Ryan Reynolds returns to the Marvel universe as Deadpool. Unlike his 'X-men Origins: Wolverine" counterpart, Reynolds' character is loud and proud throughout the whole movie.

Chesirae Barbano, Staff Writer

Deadpool” flipped off the conventional definition of a superhero.

Ryan Reynolds reprised his role as Wade Wilson from “X-Men Origins: Wolverine,” and made his debut as Deadpool on Feb. 12 with a movie that deserves its R-rating.

Between the slow-motion shots and the transitions from origin story to present, the audience couldn’t tear their eyes away, not wanting to miss out on any of the humor. There wasn’t a dull moment, but that might be because of the script’s colorful language.

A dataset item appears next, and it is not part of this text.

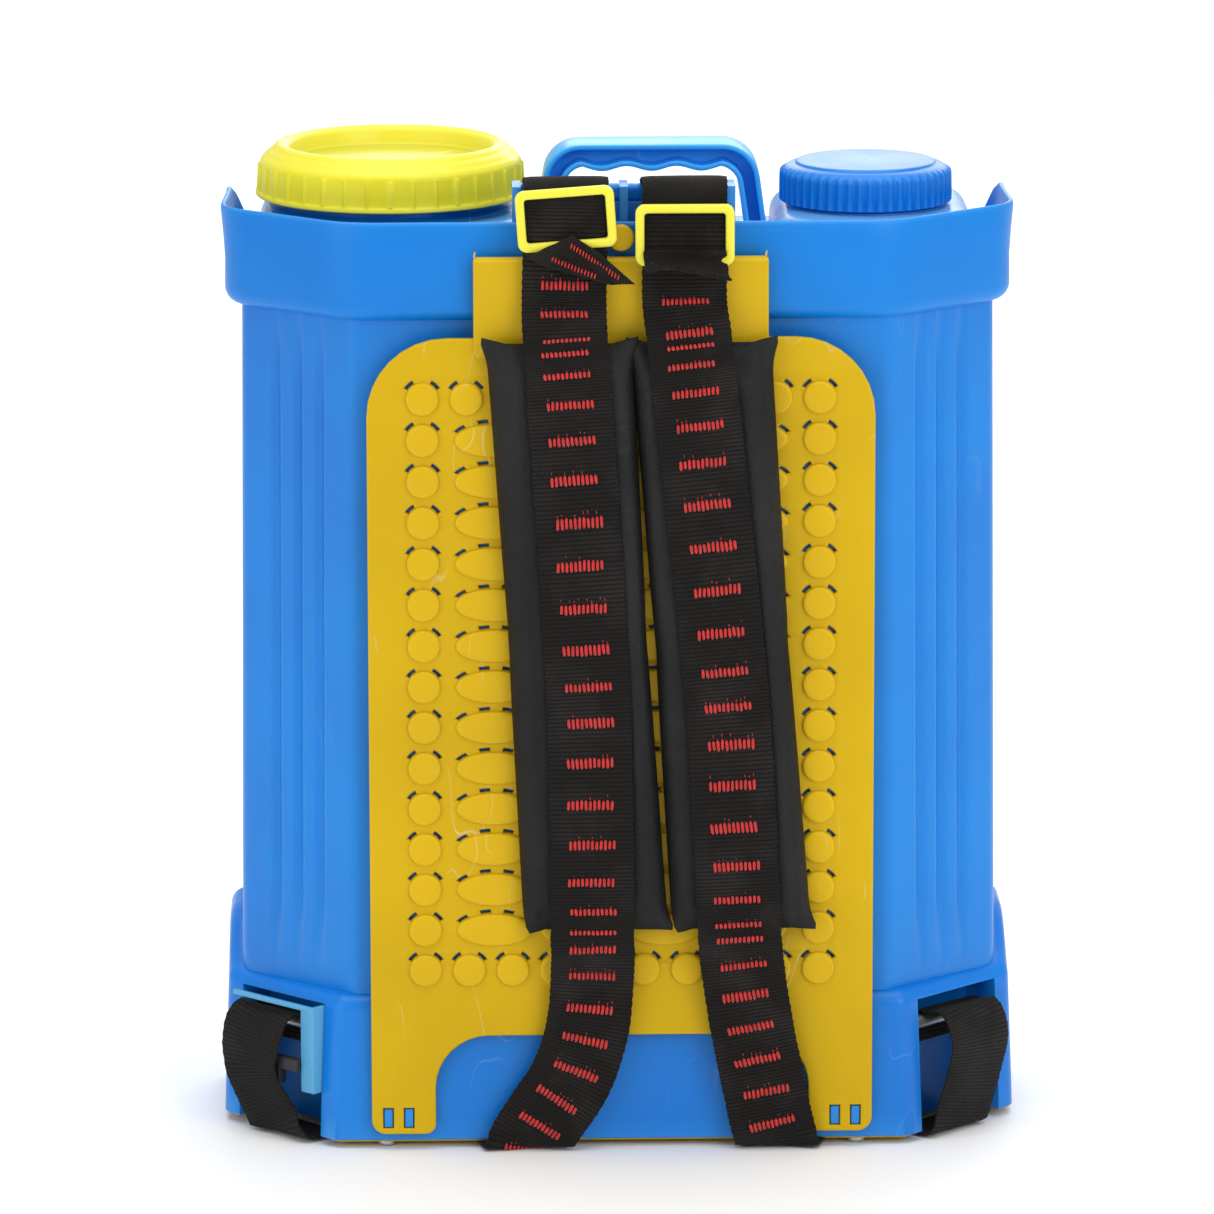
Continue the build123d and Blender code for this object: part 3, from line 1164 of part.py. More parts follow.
def outlet_fitting():
    """Bulkhead fitting in the rear wall that the spray hose pushes onto."""
    seat = BODY_Y + BASE_HALF_DEPTH
    solid = rod_y(11, OUTLET_X, (seat, seat + 3), OUTLET_Z)
    solid += rod_y(7, OUTLET_X, (BODY_Y + 79, seat + 1), OUTLET_Z)
    solid += rod_y(PORT_RADIUS, OUTLET_X, (BODY_Y + 64, BODY_Y + 80), OUTLET_Z)
    solid += rod_y(SPIGOT_RADIUS, OUTLET_X, (seat + 2, seat + 3 + SPIGOT_LENGTH), OUTLET_Z)
    return solid - rod_y(PORT_RADIUS - 1.5, OUTLET_X, (BODY_Y + 60, seat + 20), OUTLET_Z)


def outlet_nut():
    """Hexagon nut of the outlet fitting, inside the rear wall."""
    plane = Plane(origin=(OUTLET_X, BODY_Y + 84, OUTLET_Z), x_dir=(1, 0, 0), z_dir=(0, 1, 0))
    nut = extrude(plane * RegularPolygon(11, 6), amount=6)
    return nut - rod_y(7 + SCREW_GAP, OUTLET_X, (BODY_Y + 82, BODY_Y + 92), OUTLET_Z)


# ------------------------------------------------------------------ control panel
def power_switch():
    """Rocker switch body clipped into the panel, open at the front for the rocker."""
    y = (PANEL_FACE_Y - 22, PANEL_FACE_Y)
    body = block((ROCKER_X - 13, ROCKER_X + 13), y, (CONTROL_Z - 10.5, CONTROL_Z + 10.5))
    body += block((ROCKER_X - 15.5, ROCKER_X + 15.5), (PANEL_FACE_Y, PANEL_FACE_Y + 2),
                  (CONTROL_Z - 13, CONTROL_Z + 13))
    body -= block((ROCKER_X - 10.5, ROCKER_X + 10.5), (PANEL_FACE_Y - 14.5, PANEL_FACE_Y + 3),
                  (CONTROL_Z - 8.4, CONTROL_Z + 8.4))
    pivot = PANEL_FACE_Y - 7
    return body - rod_x(1.5 + SHAFT_GAP, (ROCKER_X - 12, ROCKER_X + 12), pivot, CONTROL_Z)


def power_rocker():
    """The rocker, resting tilted in its off position, on two stub pins."""
    pivot = PANEL_FACE_Y - 7
    rocker = block((-10, 10), (-5.5, 9.5), (-6, 6))
    rocker += rod_x(1.5, (-11.8, 11.8), 0, 0)
    return Pos(ROCKER_X, pivot, CONTROL_Z) * Rot(ROCKER_TILT, 0, 0) * rocker


def battery_gauge():
    """Round charge indicator in the panel."""
    body = rod_y(GAUGE_RADIUS - 1.5, GAUGE_X, (PANEL_FACE_Y - 14, PANEL_FACE_Y), CONTROL_Z)
    body += rod_y(GAUGE_RADIUS, GAUGE_X, (PANEL_FACE_Y, PANEL_FACE_Y + 2.5), CONTROL_Z)
    return body - rod_y(GAUGE_RADIUS - 3, GAUGE_X, (PANEL_FACE_Y + 1, PANEL_FACE_Y + 3), CONTROL_Z)


def gauge_lens():
    """Clear window of the charge indicator."""
    return rod_y(GAUGE_RADIUS - 3.05, GAUGE_X, (PANEL_FACE_Y + 1, PANEL_FACE_Y + 2.2), CONTROL_Z)


def speed_control():
    """Rotary pressure control behind the panel, with a bushing through it."""
    inner = BODY_Y + PANEL_IN
    body = block((KNOB_X - 9, KNOB_X + 9), (inner - 13, inner), (CONTROL_Z - 9, CONTROL_Z + 9))
    body += rod_y(4.5, KNOB_X, (inner - 1, PANEL_FACE_Y + 0.8), CONTROL_Z)
    return body - rod_y(3 + SHAFT_GAP, KNOB_X, (inner - 10, PANEL_FACE_Y + 2), CONTROL_Z)


def pressure_knob():
    """Knob with its shaft and a raised pointer."""
    low = PANEL_FACE_Y + 1.3
    knob = rod_y(KNOB_RADIUS, KNOB_X, (low, low + KNOB_HEIGHT - 2), CONTROL_Z)
    for place in PolarLocations(KNOB_RADIUS, 16):
        grip = Rot(90, 0, 0) * place * Cylinder(1.1, KNOB_HEIGHT + 6)
        knob -= Pos(KNOB_X, low + 3, CONTROL_Z) * grip
    knob += block((KNOB_X - 1.5, KNOB_X + 1.5), (low + 1, low + KNOB_HEIGHT), (CONTROL_Z - 6, CONTROL_Z + 12))
    return knob + rod_y(3, KNOB_X, (BODY_Y + PANEL_IN - 9, low + 1), CONTROL_Z)




def charge_socket():
    """Charging jack in the panel, with two ears for its hinged cover."""
    body = rod_y(5.5, SOCKET_X, (PANEL_FACE_Y - 16, PANEL_FACE_Y), CONTROL_Z)
    body += rod_y(SOCKET_RADIUS, SOCKET_X, (PANEL_FACE_Y, PANEL_FACE_Y + 1.6), CONTROL_Z)
    bracket = block((SOCKET_X - 7, SOCKET_X + 7), (PANEL_FACE_Y, PANEL_FACE_Y + 1),
                    (CONTROL_Z + 4, CAP_HINGE_Z + 2.5))
    body += bracket
    for sx in (-1, 1):
        near = SOCKET_X + sx * 4.5
        far = SOCKET_X + sx * 7
        body += block(sorted((near, far)), (PANEL_FACE_Y, CAP_HINGE_Y + 2),
                      (CAP_HINGE_Z - 2.2, CAP_HINGE_Z + 2.5))
    body -= rod_x(HINGE_PIN + SHAFT_GAP, (SOCKET_X - 8, SOCKET_X + 8), CAP_HINGE_Y, CAP_HINGE_Z)
    return body - rod_y(JACK_RADIUS, SOCKET_X, (PANEL_FACE_Y - 9, PANEL_FACE_Y + 2), CONTROL_Z)


def charge_cap():
    """Hinged dust cover of the charging jack."""
    low = PANEL_FACE_Y + 2.0
    cap = rod_y(SOCKET_RADIUS, SOCKET_X, (low, low + 2.4), CONTROL_Z)
    cap += block((SOCKET_X - 4.1, SOCKET_X + 4.1), (low, low + 2.4), (CONTROL_Z + 4, CAP_HINGE_Z))
    cap += rod_x(1.9, (SOCKET_X - 4.1, SOCKET_X + 4.1), CAP_HINGE_Y, CAP_HINGE_Z)
    return cap + rod_x(HINGE_PIN, (SOCKET_X - 6.6, SOCKET_X + 6.6), CAP_HINGE_Y, CAP_HINGE_Z)


# ------------------------------------------------------------------ wiring
def battery_lead():
    """Lead from the battery's tabs to the power switch."""
    start = BATTERY_X - BATTERY[0] / 2 - 8
    rear = PANEL_FACE_Y - 22
    high = TRAY_TOP_Z + 52.5
    points = ((start, BATTERY_Y + BATTERY[1] / 2 - 14, high), (start, BODY_Y + 42, high),
              (ROCKER_X + 5, rear - 14, CONTROL_Z), (ROCKER_X + 5, rear, CONTROL_Z))
    return tube(points, 8, LEAD_RADIUS, 0)


def motor_lead():
    """Lead from the power switch to the motor's end."""
    end = PUMP_REAR_X + MOTOR_LENGTH
    points = ((ROCKER_X - 5, PANEL_FACE_Y - 22, CONTROL_Z), (ROCKER_X - 5, PUMP_Y + 40, CONTROL_Z),
              (end + 9, PUMP_Y + 9, PUMP_Z + 5), (end, PUMP_Y + 9, PUMP_Z + 5))
    return tube(points, 6, LEAD_RADIUS, 0)


NODES = (tank, filler_neck, small_neck, filler_strainer, filler_lid, lid_gasket, lid_breather, small_cap,
         small_cap_gasket,
         carry_handle, handle_screws, strap_anchor, anchor_screws, left_strap, right_strap,
         left_shoulder_pad, right_shoulder_pad, left_buckle, right_buckle, left_strap_tail,
         right_strap_tail, back_plate, plate_stud, base_housing, bottom_tray, tray_screws,
         left_corner_clip, left_strap_bar, right_strap_bar, left_strap_hook, left_corner_strap,
         right_corner_strap, battery, battery_clamp, clamp_screws, pump_cover, pump_diaphragm,
         pump_head, pump_motor, pump_rotor, pump_bracket, pump_bushes, pump_screws, tank_outlet,
         tank_outlet_nut, intake_filter, suction_hose, delivery_hose, outlet_fitting, outlet_nut,
         power_switch, power_rocker, battery_gauge, gauge_lens, speed_control, pressure_knob,
         charge_socket, charge_cap, battery_lead, motor_lead)

os.makedirs("parts", exist_ok=True)
for build in NODES:
    export_step(build(), f"parts/{build.__name__}.step")
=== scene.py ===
"""Looks for the battery knapsack sprayer: finishes, moulded shapes, webbing and pads round the CAD frame.

Sizes in the classes are millimetres, +Z up, with the wearer's side towards -Y. Meshes are written in metres.
"""
import logging
import math
import random
import sys
from dataclasses import dataclass, field
from enum import Enum
from typing import Callable, Optional, Sequence, Union

import bmesh
import bpy
from mathutils import Matrix, Vector, noise

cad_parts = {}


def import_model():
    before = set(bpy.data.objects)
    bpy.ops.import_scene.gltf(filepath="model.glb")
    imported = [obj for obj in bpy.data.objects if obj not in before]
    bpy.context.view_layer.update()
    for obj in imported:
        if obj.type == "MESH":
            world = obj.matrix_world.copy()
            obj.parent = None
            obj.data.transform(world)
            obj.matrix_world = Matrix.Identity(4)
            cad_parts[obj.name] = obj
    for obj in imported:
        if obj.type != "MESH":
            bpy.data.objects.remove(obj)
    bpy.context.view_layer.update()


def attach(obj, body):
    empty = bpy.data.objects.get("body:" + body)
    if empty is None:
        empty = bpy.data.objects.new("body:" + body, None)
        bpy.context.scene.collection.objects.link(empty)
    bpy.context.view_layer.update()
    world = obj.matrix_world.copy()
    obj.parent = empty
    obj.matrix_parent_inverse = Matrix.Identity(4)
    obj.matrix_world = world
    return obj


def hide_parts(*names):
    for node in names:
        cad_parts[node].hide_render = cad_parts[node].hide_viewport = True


LOG = logging.getLogger("sprayer")
MM = 0.001
MID_Y = 5.0            # mid-plane of the tank
DECK_Z = 428.0         # top of the tank between the raised ends
STRAP_Y = -101.5       # plane of the straps where they pass the buckles
PLATE_FRONT_Y = -94.0
PAD_FRONT_Y = -108.5
PAD_STRAP_Y = -109.8
BASE_CUT = (54.5, 53.0)
SEED = 7

Colour = tuple[float, float, float]
Plan = list[tuple[float, float]]
Value = Union["Sock", float, int, tuple]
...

“Deadpool” took every chance to portray a spoof of a Marvel movie, from the introduction to even the extra 10 seconds or so of footage.

The movie didn’t shy away from poking fun at an unknown budget, Hollywood’s idea of a woman protagonist, or other Marvel superheroes.

While some viewers thought the little screen-time the X-men characters were given was disappointing, it actually strengthened Deadpool’s theme. Deadpool is neither a hero or villain, but rather an in-between. It was wise to show the contrast between the two types of heroes.

Reynolds wasn’t the only actor fans flocked to the theaters for, however.  Well known for her character on “Firefly,” Morena Baccerin also drew in viewers. The diverse cast meant that the movie drew quite a diverse audience.

However a captured girlfriend, an exaggerated insecurity about Deadpool’s avocado face, and a brainless last fight scene that felt longer than half the movie were a little too stereotypical for a spoof movie.

These creative decisions were easier to overlook because the “South Park” or “Family Guy” humor was a constant reminder that “Deadpool” is a spoof on the movie industry.

Director Tim Miller embraced the odds and ends of Deadpool’s character and made a movie fit for Deadpool’s personality. The movie wasn’t supposed to evoke any moral epiphanies. It was a feel-good action movie made to make Marvel and DC fans squeal at the numerous inside jokes.